But it’s weird man ‘cause for some reason people just like to tell us they have sex to our record. It’s always kind of hilarious and kind of “whoa!” but people tell us, I don’t know why. One dude was like, “Man I am the first person to have sex to this record!” I’m like, “Congratulations.”

And you’re about to shoot a new video, which sounds like it’s gonna reinforce the sexual idea.

Yeah it’s for the song “Surface.” Eli is doing that one too and we’ll see what it looks like, but we’re going for kind of an Eyes Wide Shut-ish kind of feel.

So, masks and erotic weirdness?

Yeah maybe. We’re gonna be like serenading this kind of weird party, and we’re gonna be dead or something, and the party, we’re trying to get our friends to dress up nice, which is gonna be hard. But we rented this event space with a big red velvet curtain. It’s gonna be cool.

What are the live plans? I kind of assumed you guys would be out on the road most of the summer with the new record and all.

We kind of wish we were. That kind of had to do with practical shit. At first there was no booking agent that would touch us, and then the record came out and all of a sudden booking agents were coming at us. I was like, “Where were you guys two or three months ago when we could have been setting all this up?” But that’s all settled now. And so in the fall, I think we’re gonna do some fly-ins, play some shows in Chicago, L.A., San Francisco, and we’re talking about CMJ and we’re doing a month in Europe with Sleepover in November.

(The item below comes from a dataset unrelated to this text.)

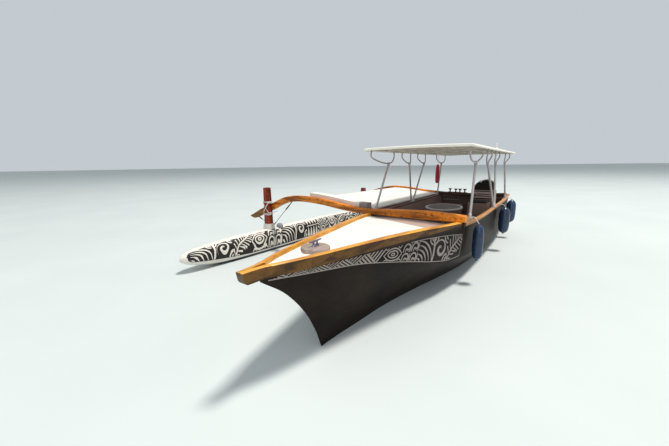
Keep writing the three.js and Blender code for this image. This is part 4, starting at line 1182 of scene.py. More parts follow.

And maybe even a Halloween show in New York.

And you’re recording at the moment too. Is this for a new album?

We might just make it an EP, ‘cause I would like to get something else out there pretty quick. For me, just waiting for this album to come out was too much. We had the album finished in like December. And then we had complications with the name change [from their old moniker, Pure Ecstasy] so we had a period of just not knowing what to do. Once we finally decided on Pure X, things were able to move forward.

How many songs in are you? And do you have any titles?

No, I haven’t even finished the lyrics but we’ve got like four songs. We’ve just been in the studio jamming a lot, doing a lot of improv stuff. But this stuff is gonna is have overdubs, we’re just gonna do whatever feels right to me this time. ‘Cause I feel like with the Pleasure album we did the live thing, now I don’t care, I just want to experiment more.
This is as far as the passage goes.